The first manhwas were drawn in 1909 to criticize the colonial Japanese administration. But they didn’t become widespread until Park Chung Hee launched a coup d’etat in 1961 against a nine-month-old parliamentary government, imposing authoritarian rule in order to build South Korea into an industrial powerhouse. Park curtailed freedom of speech, jailing dissenters under the slightest suspicions. Life for many South Koreans meant suffering, and manhwa gave them a reason to cheer up.
Knowing this, the government encouraged publishers to create myongnang manhwa, or patriotic “cheerful comics,” according to The Korea Society, a New York-based nonprofit organization that promotes Korean culture. Publishers jumped on the bandwagon, opening presses across Seoul and distributing the comics to all audiences.
Comic-book magazines catered to children, depicting unpatriotic, mischievous characters receiving justice and mocking the leaders of North Korea. Alongside the cheerful comics, South Korea saw an influx of pirated Japanese mangas during the 1970s, adding to the popularity of comic books.
The country’s export-led growth under Park Chung Hee peaked, and in the 1970s the young, educated middle class felt the time was approaching for the political system to open up as the economy had. Thanks to manhwa’s growing popularity, artists saw they could humorously use it against the government. After the student protests in the 1970s, manhwa shifted away from cheerful themes toward dark humor.

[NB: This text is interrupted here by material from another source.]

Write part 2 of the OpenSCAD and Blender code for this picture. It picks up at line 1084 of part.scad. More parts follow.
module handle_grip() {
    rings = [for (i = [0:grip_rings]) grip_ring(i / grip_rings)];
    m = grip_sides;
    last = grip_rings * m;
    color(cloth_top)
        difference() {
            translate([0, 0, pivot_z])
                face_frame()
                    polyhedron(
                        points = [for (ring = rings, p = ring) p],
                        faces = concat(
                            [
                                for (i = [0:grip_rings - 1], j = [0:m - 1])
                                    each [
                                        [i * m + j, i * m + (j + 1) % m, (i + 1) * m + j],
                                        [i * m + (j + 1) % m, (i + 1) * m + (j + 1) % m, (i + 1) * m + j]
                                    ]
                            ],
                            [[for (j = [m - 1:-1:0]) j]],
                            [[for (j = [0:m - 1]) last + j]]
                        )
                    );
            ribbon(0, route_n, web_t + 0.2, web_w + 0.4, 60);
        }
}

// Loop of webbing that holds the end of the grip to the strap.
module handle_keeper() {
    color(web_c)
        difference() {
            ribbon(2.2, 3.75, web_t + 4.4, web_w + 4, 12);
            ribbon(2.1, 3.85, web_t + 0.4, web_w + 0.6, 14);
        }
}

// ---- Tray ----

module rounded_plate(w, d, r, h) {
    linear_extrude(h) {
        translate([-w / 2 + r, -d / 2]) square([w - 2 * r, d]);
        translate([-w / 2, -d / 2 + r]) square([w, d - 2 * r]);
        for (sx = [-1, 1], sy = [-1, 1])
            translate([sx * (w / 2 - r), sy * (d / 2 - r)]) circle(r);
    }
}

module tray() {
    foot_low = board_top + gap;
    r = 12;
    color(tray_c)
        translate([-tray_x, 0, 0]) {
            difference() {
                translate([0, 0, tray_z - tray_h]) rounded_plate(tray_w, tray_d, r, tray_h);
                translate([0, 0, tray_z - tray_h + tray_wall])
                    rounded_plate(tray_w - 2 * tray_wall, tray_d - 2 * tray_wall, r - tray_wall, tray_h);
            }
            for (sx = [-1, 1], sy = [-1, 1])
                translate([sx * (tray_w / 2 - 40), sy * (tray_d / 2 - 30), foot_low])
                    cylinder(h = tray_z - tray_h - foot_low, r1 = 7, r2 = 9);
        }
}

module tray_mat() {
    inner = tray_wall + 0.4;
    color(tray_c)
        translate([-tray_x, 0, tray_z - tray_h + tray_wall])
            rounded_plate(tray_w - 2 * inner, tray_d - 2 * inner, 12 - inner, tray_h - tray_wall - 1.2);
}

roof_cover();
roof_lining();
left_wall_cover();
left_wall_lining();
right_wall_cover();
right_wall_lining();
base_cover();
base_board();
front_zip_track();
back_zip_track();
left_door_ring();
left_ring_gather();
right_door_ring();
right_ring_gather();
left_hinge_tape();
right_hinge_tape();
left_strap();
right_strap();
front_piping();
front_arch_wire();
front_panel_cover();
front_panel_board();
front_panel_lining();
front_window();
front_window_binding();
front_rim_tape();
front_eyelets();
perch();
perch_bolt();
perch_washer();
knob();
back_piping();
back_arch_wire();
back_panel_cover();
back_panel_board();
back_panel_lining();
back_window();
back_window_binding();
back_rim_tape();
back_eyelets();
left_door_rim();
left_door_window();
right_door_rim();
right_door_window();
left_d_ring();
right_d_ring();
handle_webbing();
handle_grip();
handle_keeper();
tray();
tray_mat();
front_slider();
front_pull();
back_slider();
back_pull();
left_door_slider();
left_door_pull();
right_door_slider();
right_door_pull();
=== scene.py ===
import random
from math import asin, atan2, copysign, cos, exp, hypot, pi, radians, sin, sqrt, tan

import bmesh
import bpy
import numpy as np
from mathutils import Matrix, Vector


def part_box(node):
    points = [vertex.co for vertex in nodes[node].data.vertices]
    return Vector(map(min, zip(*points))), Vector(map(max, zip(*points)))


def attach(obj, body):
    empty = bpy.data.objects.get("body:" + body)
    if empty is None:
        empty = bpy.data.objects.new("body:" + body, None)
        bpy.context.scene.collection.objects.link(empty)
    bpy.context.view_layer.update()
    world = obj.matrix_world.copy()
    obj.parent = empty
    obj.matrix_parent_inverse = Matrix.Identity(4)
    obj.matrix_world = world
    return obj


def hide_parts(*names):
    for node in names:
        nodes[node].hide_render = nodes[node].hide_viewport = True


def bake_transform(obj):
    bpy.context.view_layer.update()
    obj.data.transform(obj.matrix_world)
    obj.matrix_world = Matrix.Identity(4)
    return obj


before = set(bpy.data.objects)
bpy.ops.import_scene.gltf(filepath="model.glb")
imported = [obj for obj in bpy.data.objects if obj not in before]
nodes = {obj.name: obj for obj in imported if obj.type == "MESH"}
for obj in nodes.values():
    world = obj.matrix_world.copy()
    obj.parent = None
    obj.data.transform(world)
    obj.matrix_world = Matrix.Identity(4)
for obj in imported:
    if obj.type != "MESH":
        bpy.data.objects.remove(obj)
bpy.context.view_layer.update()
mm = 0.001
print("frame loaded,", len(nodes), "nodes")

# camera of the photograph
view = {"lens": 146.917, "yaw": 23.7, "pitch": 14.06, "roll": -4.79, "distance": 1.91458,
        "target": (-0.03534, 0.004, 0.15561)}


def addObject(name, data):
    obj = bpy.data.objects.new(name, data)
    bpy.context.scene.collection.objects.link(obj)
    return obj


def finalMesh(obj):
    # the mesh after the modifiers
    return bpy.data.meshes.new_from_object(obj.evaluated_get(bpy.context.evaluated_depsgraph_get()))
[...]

Many stories were highly taboo in Korean society, such as those depicting the urban underclass that benefited little from the country’s development, as well as gender inequalities and South Korea’s rapid economic growth set against repressive political rule. Artwork became more realistic, and storylines more oriented toward adults.
A Daunting Team, published in 1983, set the standard for the 1980s, what artists now call manhwa’s golden age. The comic book depicted a scruffy baseball player, Kkachi, who defied authority during the dictatorial regime of Chun Doo Hwan — the military ruler between 1980 and 1988 who continued the repressive policies of Park Chung Hee. Kkachi was an average kid whose rebelliousness fueled his baseball talents and earned him success.

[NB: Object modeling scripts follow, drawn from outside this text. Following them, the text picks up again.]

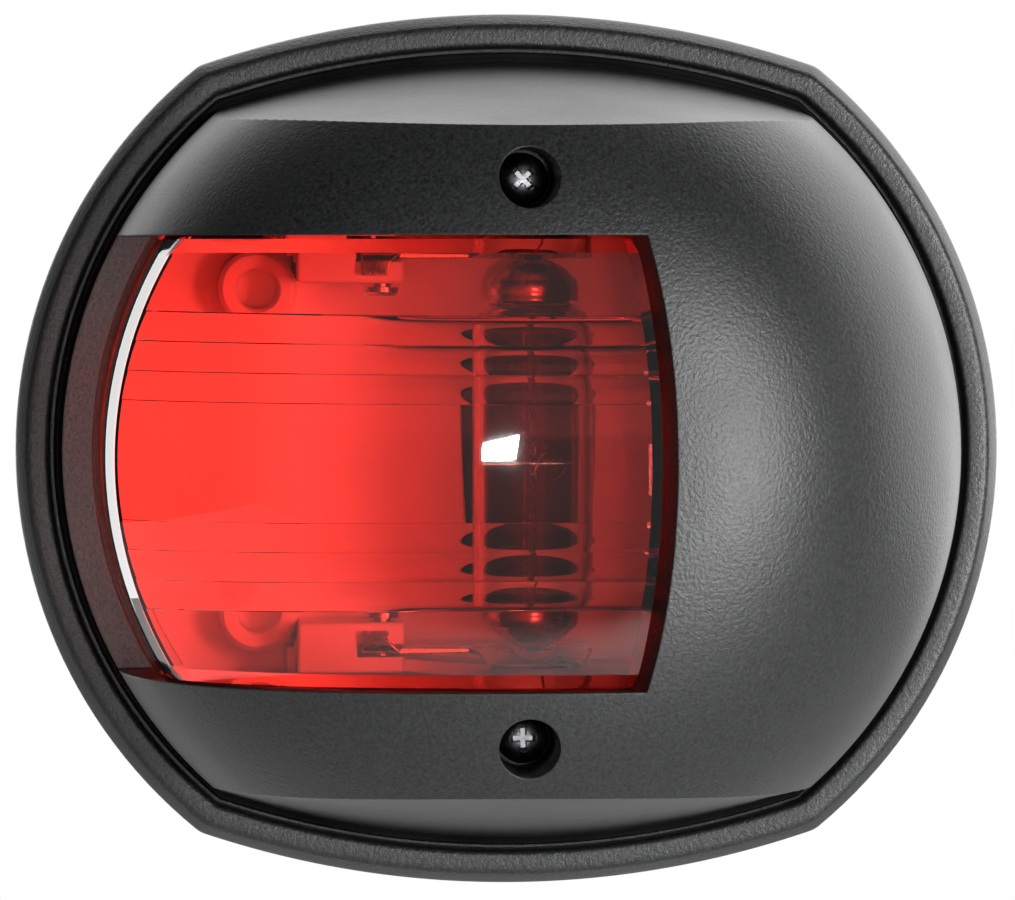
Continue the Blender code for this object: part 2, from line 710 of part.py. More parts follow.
def make_front_cover():
    radius = BASE_RADIUS - COVER_INSET
    cover = turned("front_cover", dome_profile(radius, COVER_FRONT - DOME_START, COVER_POWER, COVER_FOOT),
                   steps=DOME_STEPS)
    combine(cover, flats_block("cover_flats", COVER_INSET, COVER_FOOT - 0.001, FLATS_STRAIGHT), "INTERSECT")
    hollow = turned("cover_hollow", dome_profile(radius - COVER_WALL, COVER_FRONT - DOME_START - COVER_WALL,
                                                 COVER_POWER, COVER_FOOT - 0.002),
                    steps=DOME_STEPS, is_cutter=True)
    combine(hollow, flats_block("hollow_flats", COVER_INSET + COVER_WALL, COVER_FOOT - 0.003, FLATS_STRAIGHT),
            "INTERSECT")
    cut(cover, hollow)
    cut(cover, window_block("window", WINDOW_HALF_HEIGHT, WINDOW_RIGHT, LEDGE_FRONT, 0.05))
    for side, sign in SIDES:
        height = sign * WELL_HEIGHT
        join(cover, rod(side + "_well_boss", 0.0, height, BOSS_RADIUS, BOSS_END, BOSS_TOP, 18, True))
        well = [
            (0.0, 0.05), (WELL_RADIUS, 0.05), (WELL_RADIUS, WELL_FLOOR), (0.0017, WELL_FLOOR),
            (0.0017, BOSS_END - 0.002), (0.0, BOSS_END - 0.002),
        ]
        cut(cover, turned(side + "_well", well, 0.0, height, 18, True))
    paint(cover, black_plastic)


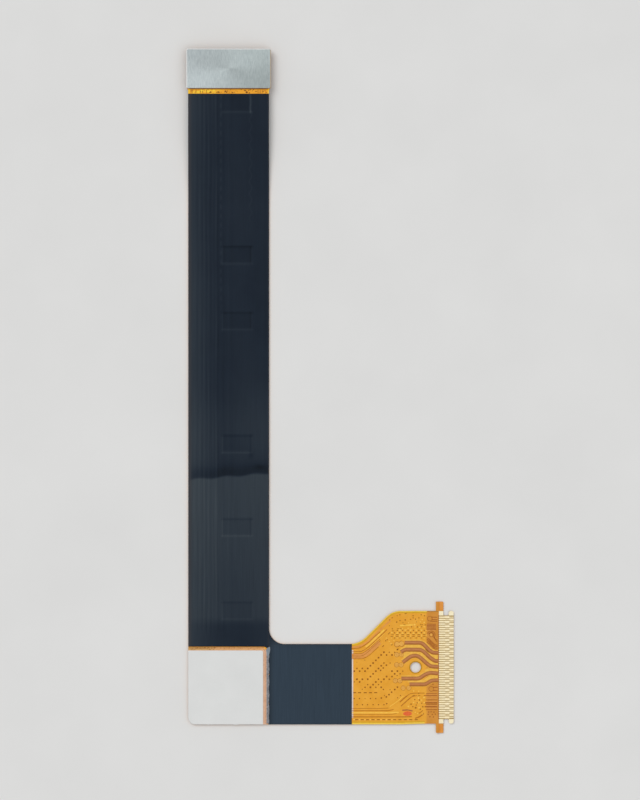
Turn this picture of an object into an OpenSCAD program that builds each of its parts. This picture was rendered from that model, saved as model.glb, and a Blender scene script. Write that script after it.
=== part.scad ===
// Flat flex cable: a printed flexible circuit with a 0.3 mm pitch contact tongue on its side arm
// and a board-to-board plug under a steel plate at the far end of its long strip.
// The origin is on the axis of the locating hole, where the hole meets the underside of the
// laminate. +X runs to the contact tip, +Y along the long strip, +Z to the contact side.

/* [Long strip] */
// Width of the long strip
strip_width = 10.65; // [9.5:0.05:13]
// Length of the cable, from the outer edge of the side arm to the end of the head
cable_length = 89.05; // [70:0.05:120]
// Radius of the outer corner between the strip and the side arm
outer_radius = 0.95; // [0.3:0.05:3]
// Radius of the inner corner between the strip and the side arm
inner_radius = 2.05; // [0.5:0.05:4]

/* [Side arm] */
// Width of the side arm next to the strip
arm_width = 10.6; // [9:0.05:11.5]
// Reach of the arm, from the outer edge of the strip to the contact tip
arm_reach = 35; // [31:0.05:50]
// Distance from the contact tip to the corner where the widened end starts
shoulder_from_tip = 8.1; // [7.6:0.05:9]
// Radius of the outer shoulder of the widened end
shoulder_radius = 2.5; // [0.5:0.05:4]
// Radius of the inner bend where the arm widens
flare_radius = 3; // [0.5:0.05:5]
// Extra width of the widened end on its lower side
lower_step = 0.1; // [0:0.01:0.3]

/* [Contact tongue] */
// Distance between neighbouring contacts
contact_pitch = 0.3; // [0.28:0.01:0.34]
// Number of fine contacts, an odd number
contact_count = 45; // [41:2:49]
// Margin from the last fine contact's middle to the tongue's edge
end_margin = 0.83; // [0.7:0.01:1.2]
// Length of the bare contacts
contact_length = 1.96; // [1.7:0.01:2.3]
// Width of a contact behind its landing
contact_width = 0.18; // [0.14:0.01:0.2]
// Width of a contact at its landing
landing_width = 0.27; // [0.22:0.01:0.3]
// Width of a contact beside a neighbour's landing
neck_width = 0.09; // [0.06:0.01:0.12]
// Width of each locking ear
ear_width = 0.98; // [0.8:0.01:1.2]
// Height of each locking ear
ear_height = 1.23; // [0.6:0.01:1.6]
// Width of the rounded tab between the notch and the tip
tab_width = 0.66; // [0.5:0.01:0.8]
// Width of the notch beside the ear
notch_width = 0.7; // [0.4:0.01:0.8]
// Depth of the notch beside the ear
notch_depth = 0.6; // [0.3:0.01:0.62]
// Radius of the tab's corners
tab_radius = 0.27; // [0.1:0.01:0.3]
// Diameter of the locating hole
hole_diameter = 1.4; // [1:0.05:1.6]
// Distance from the locating hole's axis to the contact tip
hole_from_tip = 5.03; // [4.9:0.01:5.3]
// Length of the stiffener behind the contacts
stiffener_length = 3.53; // [3.3:0.01:3.6]

/* [Laminate] */
// Thickness of the base film
base_thickness = 0.05; // [0.025:0.005:0.1]
// Thickness of each copper layer with its plating
copper_thickness = 0.035; // [0.02:0.005:0.06]
// Thickness of each coverlay above its copper
cover_thickness = 0.05; // [0.025:0.005:0.08]
// Thickness of each dark shield film
shield_thickness = 0.02; // [0.01:0.005:0.05]
// Thickness of the stiffener behind the contacts
stiffener_thickness = 0.075; // [0.05:0.005:0.08]
// How far a track stands proud through the films that cover it
relief = 0.015; // [0.005:0.005:0.03]
// Bare margin between the copper and the cable's edge
copper_margin = 0.3; // [0.2:0.01:0.4]
// Distance from the locating hole's axis to the end of the front shield film
shield_end = 8.4; // [7.5:0.05:9.5]

/* [Ground windows] */
// Length of each ground window, across the strip
window_length = 4; // [2:0.05:4.5]
// Height of each ground window, along the strip
window_height = 2.3; // [1:0.05:2.4]
// Distance from the strip's inner edge to the windows
window_margin = 2.2; // [1.6:0.05:2.4]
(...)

Koreans wanted to see more characters like Kkachi, average people whose hard work, not their connections, catapulted them to stardom. Artists like Heo Youngman, Lee Hyun-se, and Park Bong-seong took the cue and molded characters who rose from extreme poverty to achieve success in government and business, often against the wishes of fictional aristocrats. Government censors, however, feared that such stories would taint South Korea’s image before the Seoul Olympic Games of 1988 and cracked down on the publishers. Pirated, underground comic books became common.
But when presidents made democratic reforms in the early 1990s, cartoonists said there was little left to satirize. They widened the scope of manhwa to general entertainment, like ghost stories, zombies, science fiction and romance. Call it a reflection of Korea’s changing national pulse — a country that decades ago was one of the poorest in the world, now curious but wary of what the 21st century will bring. “We have democracy now, so manhwa has become more diverse,” said Kim Dong-hwa, head of the Korean Cartoonists Association.
Now artists are feeling the effects of free online content, despite manhwa’s growing popularity. Ten million Koreans read free web comics, while only 3 million choose to pay, according to the Korean Culture and Content Agency, a government-affiliated body that promotes Korean arts around the world.
In the past two years, at least 10 Korean cartoon magazines have stopped publication due to a lack of subscribers. South Korea only has 12 such magazines now, compared to 300 in Japan. Kim Donghwa, head of the Korean Cartoonists’ Association, remarked that many Koreans view manhwa as something that should be free.
Yet manhwa is hardly dying. When Park oversaw the opening of a manhwa museum in September, thousands of fans showed up. Park is doing quite well, teetering in the film and print industries. But today, he’s widened his political focus to more general strips about the excesses of modern life for South Koreans: He satirizes the country’s high suicide rate, gender discrimination and the often unrealistic pressures on students to perform well.
“My work became famous because people could laugh when political events were very serious,” he suggests. “All people are half emotional, half logical. My job is to help them find their emotions.”